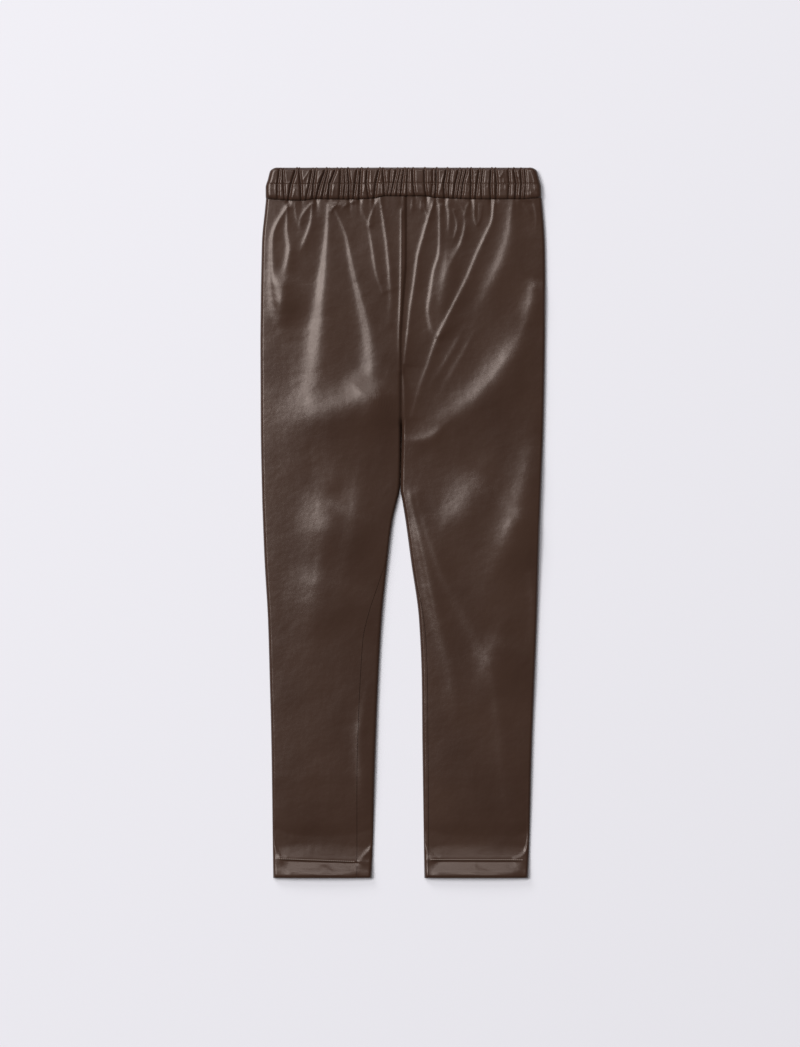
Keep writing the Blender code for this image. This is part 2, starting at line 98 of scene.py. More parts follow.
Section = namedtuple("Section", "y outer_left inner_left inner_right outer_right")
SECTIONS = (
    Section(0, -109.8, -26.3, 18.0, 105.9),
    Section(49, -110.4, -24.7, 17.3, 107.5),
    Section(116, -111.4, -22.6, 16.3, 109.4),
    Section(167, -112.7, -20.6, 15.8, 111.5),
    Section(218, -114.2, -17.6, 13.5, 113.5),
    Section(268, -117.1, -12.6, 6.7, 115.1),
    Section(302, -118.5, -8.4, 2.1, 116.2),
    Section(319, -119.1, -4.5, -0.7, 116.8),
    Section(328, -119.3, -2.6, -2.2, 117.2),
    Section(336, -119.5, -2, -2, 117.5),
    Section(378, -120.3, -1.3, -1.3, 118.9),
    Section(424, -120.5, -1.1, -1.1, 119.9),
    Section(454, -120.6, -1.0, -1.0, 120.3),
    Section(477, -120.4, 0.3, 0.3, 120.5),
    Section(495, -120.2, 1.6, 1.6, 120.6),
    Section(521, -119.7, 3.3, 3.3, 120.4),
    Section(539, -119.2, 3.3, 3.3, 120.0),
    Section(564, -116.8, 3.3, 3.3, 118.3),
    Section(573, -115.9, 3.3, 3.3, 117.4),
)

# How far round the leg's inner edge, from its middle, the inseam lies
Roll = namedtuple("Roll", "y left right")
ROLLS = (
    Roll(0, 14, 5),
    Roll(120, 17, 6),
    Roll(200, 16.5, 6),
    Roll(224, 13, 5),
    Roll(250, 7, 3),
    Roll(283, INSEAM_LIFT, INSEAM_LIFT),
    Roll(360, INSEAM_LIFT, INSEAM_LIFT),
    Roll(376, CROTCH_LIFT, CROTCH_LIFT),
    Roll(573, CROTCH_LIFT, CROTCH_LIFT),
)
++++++
§ What the exercise asks: Quote the listing in full, please, keeping every line exact.

§ Exercise result:
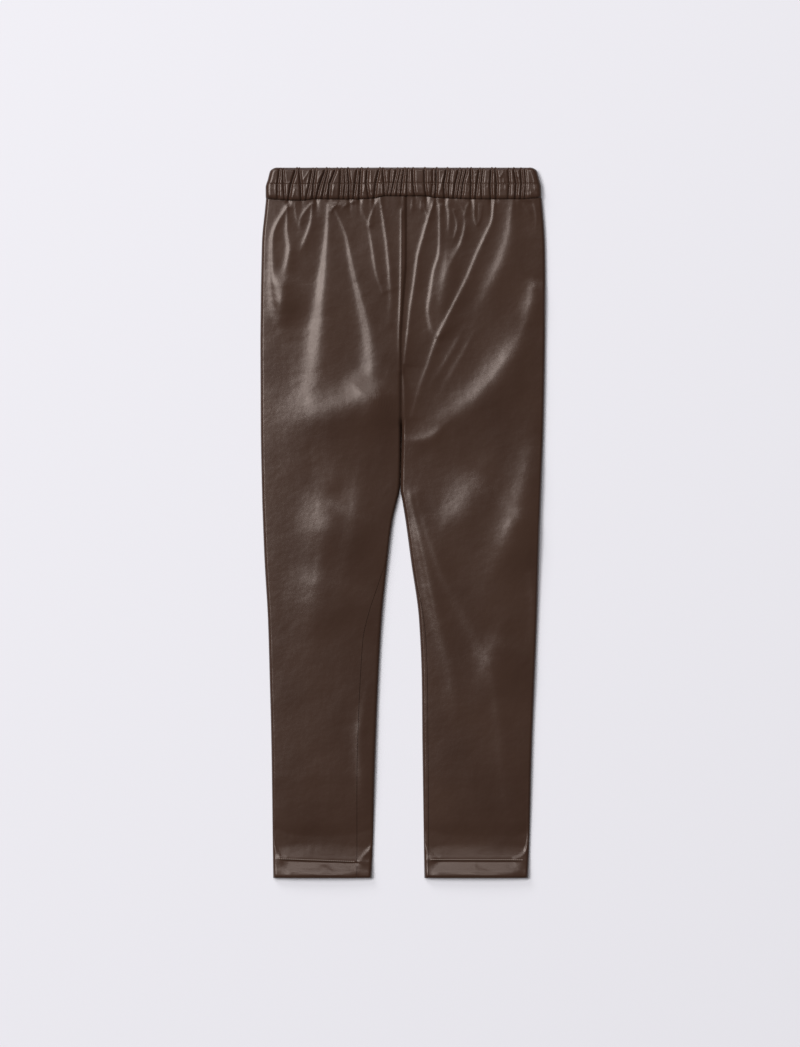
Keep writing the Blender code for this image. This is part 2, starting at line 98 of scene.py. More parts follow.
Section = namedtuple("Section", "y outer_left inner_left inner_right outer_right")
SECTIONS = (
    Section(0, -109.8, -26.3, 18.0, 105.9),
    Section(49, -110.4, -24.7, 17.3, 107.5),
    Section(116, -111.4, -22.6, 16.3, 109.4),
    Section(167, -112.7, -20.6, 15.8, 111.5),
    Section(218, -114.2, -17.6, 13.5, 113.5),
    Section(268, -117.1, -12.6, 6.7, 115.1),
    Section(302, -118.5, -8.4, 2.1, 116.2),
    Section(319, -119.1, -4.5, -0.7, 116.8),
    Section(328, -119.3, -2.6, -2.2, 117.2),
    Section(336, -119.5, -2, -2, 117.5),
    Section(378, -120.3, -1.3, -1.3, 118.9),
    Section(424, -120.5, -1.1, -1.1, 119.9),
    Section(454, -120.6, -1.0, -1.0, 120.3),
    Section(477, -120.4, 0.3, 0.3, 120.5),
    Section(495, -120.2, 1.6, 1.6, 120.6),
    Section(521, -119.7, 3.3, 3.3, 120.4),
    Section(539, -119.2, 3.3, 3.3, 120.0),
    Section(564, -116.8, 3.3, 3.3, 118.3),
    Section(573, -115.9, 3.3, 3.3, 117.4),
)

# How far round the leg's inner edge, from its middle, the inseam lies
Roll = namedtuple("Roll", "y left right")
ROLLS = (
    Roll(0, 14, 5),
    Roll(120, 17, 6),
    Roll(200, 16.5, 6),
    Roll(224, 13, 5),
    Roll(250, 7, 3),
    Roll(283, INSEAM_LIFT, INSEAM_LIFT),
    Roll(360, INSEAM_LIFT, INSEAM_LIFT),
    Roll(376, CROTCH_LIFT, CROTCH_LIFT),
    Roll(573, CROTCH_LIFT, CROTCH_LIFT),
)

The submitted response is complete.